12.2 OF LIFE COMPANY AND UNDERWRITER BY AVIF AND AIM.
(a) Except to the extent provided in Sections 12.2(c), 12.2(d) and
12.2(e), below, AVIF and AIM agree to indemnify and hold harmless LIFE COMPANY,
UNDERWRITER, their respective affiliates, and each person, if any, who controls
LIFE COMPANY, UNDERWRITER or their respective affiliates within the meaning of
Section 15 of the 1933 Act and each of their respective directors and officers,
(collectively, the "Indemnified Parties" for purposes of this Section 12.2)

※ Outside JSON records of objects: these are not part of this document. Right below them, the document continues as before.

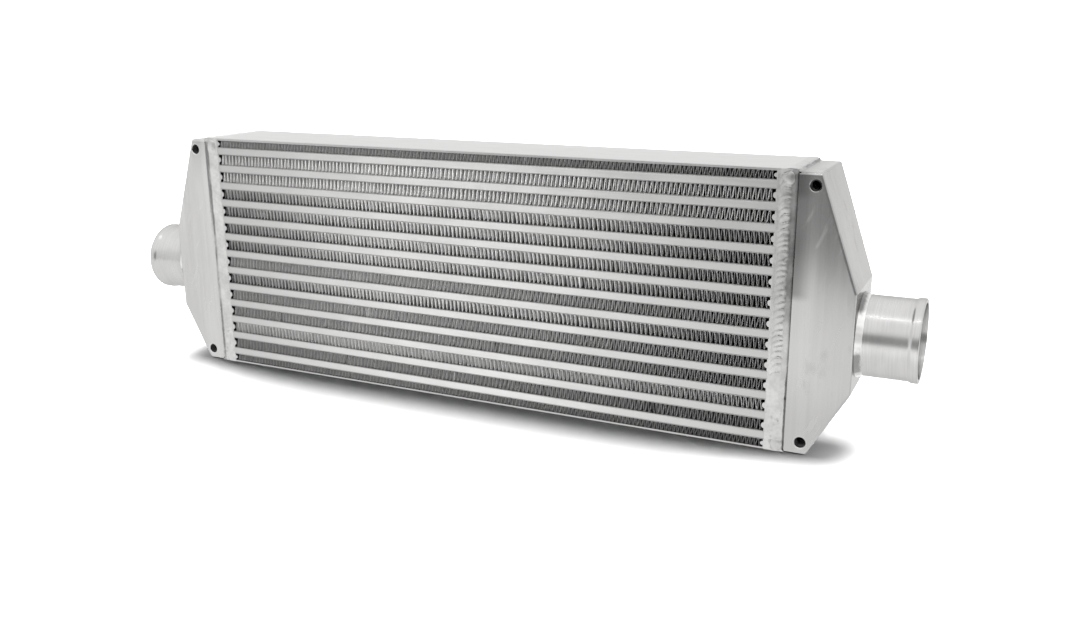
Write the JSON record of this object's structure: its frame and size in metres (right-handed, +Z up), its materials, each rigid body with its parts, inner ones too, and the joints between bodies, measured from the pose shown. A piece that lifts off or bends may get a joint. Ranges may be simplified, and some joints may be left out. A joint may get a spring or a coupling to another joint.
{
  "type": "intercooler",
  "caption": "Bar and plate charge air cooler: folded fins between bright bars, cast end tanks, a lipped pipe stub on each end and tapped holes in the front.",
  "frame": {"origin": "middle of the core's footprint, on the underside of the bottom plate", "axes": "+X along the length towards the right pipe, +Y from the front face to the back face, +Z up"},
  "size_m": [0.7488, 0.0806, 0.2222],
  "materials": {
    "air_fin": "thin folded sheet, matt, darker in the depth of the rows",
    "bar": "extruded bar, satin, brushed along its length",
    "turbulator": "thin folded sheet, matt",
    "sheet": "clad sheet, satin edge",
    "plate": "rolled plate, satin",
    "spacer": "extruded bar, satin",
    "cast_tank": "fine sand casting, hand dressed with soft smears",
    "pipe": "drawn tube, bright",
    "weld": "weld bead, rippled or ground flat"
  },
  "bodies": {
    "root": {"air_fin_01": "air_fin", "air_fin_02": "air_fin", "air_fin_03": "air_fin", "air_fin_04": "air_fin", "air_fin_05": "air_fin", "air_fin_06": "air_fin", "air_fin_07": "air_fin", "air_fin_08": "air_fin", "air_fin_09": "air_fin", "air_fin_10": "air_fin", "air_fin_11": "air_fin", "air_fin_12": "air_fin", "air_fin_13": "air_fin", "air_fin_14": "air_fin", "charge_bars_01": "bar", "charge_bars_02": "bar", "charge_bars_03": "bar", "charge_bars_04": "bar", "charge_bars_05": "bar", "charge_bars_06": "bar", "charge_bars_07": "bar", "charge_bars_08": "bar", "charge_bars_09": "bar", "charge_bars_10": "bar", "charge_bars_11": "bar", "charge_bars_12": "bar", "charge_bars_13": "bar", "turbulator_01": "turbulator", "turbulator_02": "turbulator", "turbulator_03": "turbulator", "turbulator_04": "turbulator", "turbulator_05": "turbulator", "turbulator_06": "turbulator", "turbulator_07": "turbulator", "turbulator_08": "turbulator", "turbulator_09": "turbulator", "turbulator_10": "turbulator", "turbulator_11": "turbulator", "turbulator_12": "turbulator", "turbulator_13": "turbulator", "parting_sheets": "sheet", "top_plate": "plate", "bottom_plate": "plate", "left_spacer_bars": "spacer", "right_spacer_bars": "spacer", "left_end_tank": "cast_tank", "right_end_tank": "cast_tank", "left_pipe": "pipe", "right_pipe": "pipe", "left_core_weld": "weld", "right_core_weld": "weld", "left_pipe_weld": "weld", "right_pipe_weld": "weld"}
  },
  "joints": []
}
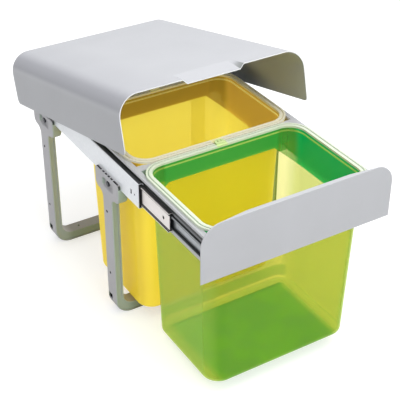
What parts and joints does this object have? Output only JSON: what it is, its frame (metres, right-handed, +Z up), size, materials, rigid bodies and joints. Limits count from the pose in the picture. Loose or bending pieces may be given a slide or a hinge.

against any and all losses, claims, damages, liabilities (including amounts paid
in settlement with the written consent of AVIF and/or AIM) or actions in respect
thereof (including, to the extent reasonable, legal and other expenses), to
which the Indemnified Parties may become subject under any statute, regulation,
at common law, or otherwise; provided, the Account owns shares of the Fund and
insofar as such losses, claims, damages, liabilities or actions are related to
the sale or acquisition of AVIF's Shares and:
(i) arise out of or are based upon any untrue statement or
alleged untrue statement of any material fact contained in
AVIF's 1933 Act registration statement, AVIF Prospectus or
sales literature or advertising of AVIF (or any amendment
or supplement to any of the foregoing), or arise out of or
are based upon the omission or the alleged omission to
state therein a material fact required to be stated
therein or necessary to make the statements therein not
misleading; provided, that this agreement to indemnify
shall not apply as to any Indemnified Party if such
statement or omission or such alleged statement or
omission was made in reliance upon and in conformity with
21
25
information furnished to AVIF or its affiliates by or on
behalf of LIFE COMPANY, UNDERWRITER or their respective
affiliates for use in AVIF's 1933 Act registration
statement, AVIF Prospectus, or in sales literature or
advertising or otherwise for use in connection with the
sale of Contracts or Shares (or any amendment or
supplement to any of the foregoing); or
(ii) arise out of or as a result of any other statements or
representations (other than statements or representations
contained in any Account's 1933 Act registration
statement, any Account Prospectus, sales literature or
advertising for the Policies, or any amendment or
supplement to any of the foregoing, not supplied for use
therein by or on behalf of AVIF, AIM or their affiliates
and on which such persons have reasonably relied) or the
negligent, illegal or fraudulent conduct of AVIF, AIM or
their affiliates or persons under their control
(including, without limitation, their employees and
"persons associated with a member" as that term is defined
in Section (q) of Article I of the NASD By-Laws), in
connection with the sale or distribution of AVIF Shares;
or
(iii) arise out of or are based upon any untrue statement or
alleged untrue statement of any material fact contained in
any Account's 1933 Act registration statement, any Account
Prospectus, sales literature or advertising covering the
Policies, or any amendment or supplement to any of the
foregoing, or the omission or alleged omission to state
therein a material fact required to be stated therein or
necessary to make the statements therein not misleading,
if such statement or omission was made in reliance upon
and in conformity with information furnished to LIFE
COMPANY, UNDERWRITER or their respective affiliates by or
on behalf of AVIF or AIM for use in any Account's 1933 Act
registration statement, any Account Prospectus, sales
literature or advertising covering the Policies, or any
amendment or supplement to any of the foregoing; or
(iv) arise as a result of any failure by AVIF to perform the
obligations, provide the services (including but not
limited to, the provisions of correct net asset value) and
furnish the materials required of it under the terms of
this Agreement, or any material breach of any
representation and/or warranty made by AVIF in this
Agreement or arise out of or result from any other
material breach of this Agreement by AVIF.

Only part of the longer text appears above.